# Anything I need to know or ask about these guys?



## TheCaseFamily00 (Jul 14, 2009)

So mistake #1 looking at the for sale ad,mistake #2 calling lol. Our local paper had a ad that reads Miniature Jack A-- cutie,easykeeper,$50.00,can deliver. I called the guy,and he said the little guy was around a year old has been gelded.He just wanted him to find a good home,and was a little skittish . So I sent my husband a message at work,wont tell you what I said




.He said he didn't care but this was the last one,not even if a 3 legged one eyed horse came around,i'm a softy for the needy lol.We're leaving for Newyork on friday so i'm hoping to go see him before,not a done deal yet but we'll see. What kind of differences do they have if any from a mini horse/ big horse? He also said he was around 40 inches right know and was in with cows. Thanks


----------



## minimule (Jul 15, 2009)

At 40" he is a standard donkey, not miniature. Make sure he really is gelded.

They are different from horses big or small. Donkeys don't need all the protein that horses do. They are not stubborn like a lot of folks think. They are extremely smart and number one priority on their list is Self Preservation. If they think it will hurt them there is no way you can make them do it (unlike with a horse). You have to have a LOT of patience and teach them waht you want them to do. Work with them not against them. Take your time with him. Once he learns to trust you, you'll have a friend for life that, if normal, will love to be loved on and can give great hugs back.

www.lovelongears.com is a great website for learning about donkeys.


----------



## TheCaseFamily00 (Jul 15, 2009)

Thank you for the info. I found out he's been used for roping



.


----------



## ~Dan (Jul 16, 2009)

Theres a great book out there called The Donkey Companion, I have it because I too am interested in the mini donks, its packed with info on all types of donkeys and mules cover to cover, its wriiten by Sue Weaver, whos had many many years experience with donkeys and horses, including minis (I think). I found it @ TSC...
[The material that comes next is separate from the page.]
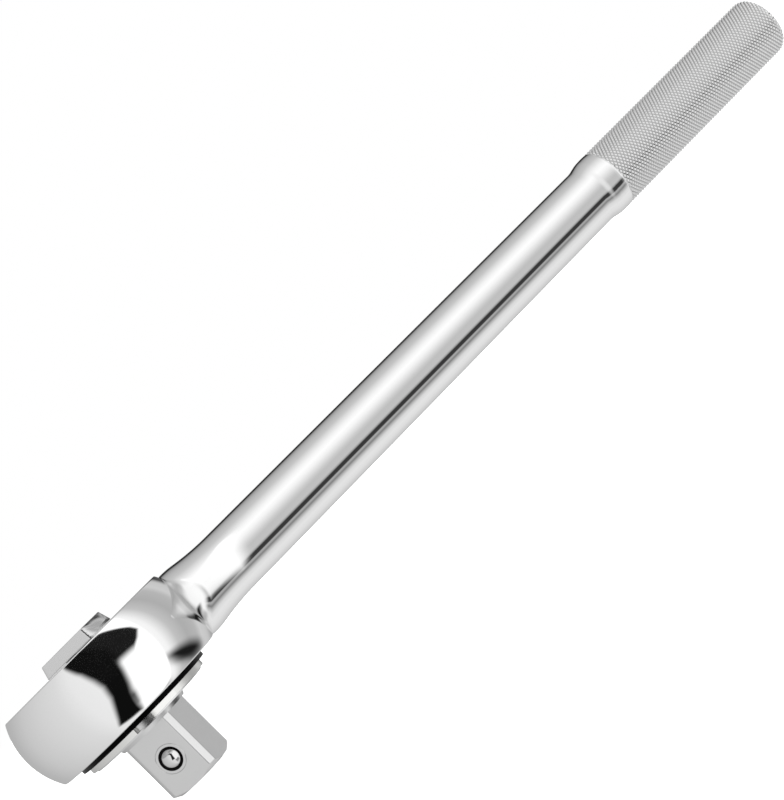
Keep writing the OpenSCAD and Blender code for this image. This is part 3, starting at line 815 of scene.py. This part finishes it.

http://www.storey.com/book_detail.php?isbn=9781603420389

heres a link, and you can get it on amazon, call and see if the donkey can be held until you can get back. Best of luck.

Dan


----------



## RebelsHope (Jul 18, 2009)

As a long term horse owner and recent donkey owner . . . they are not horses. Take you time. learn about the donkey mind. I was totally not prepared for how different they are then horses. I love our new donkeys, but they have to be handled differently. For example you can "spook" a horse to move. I mean just click your tongue or tap on the butt. My donkey's don't care about that stuff. Patience is the key. Don't try to force- it doesn't work. At least with my donkey. I have to wait until she decides that she wanted to move, then I praised the heck out of her. She is getting the hang of it.


----------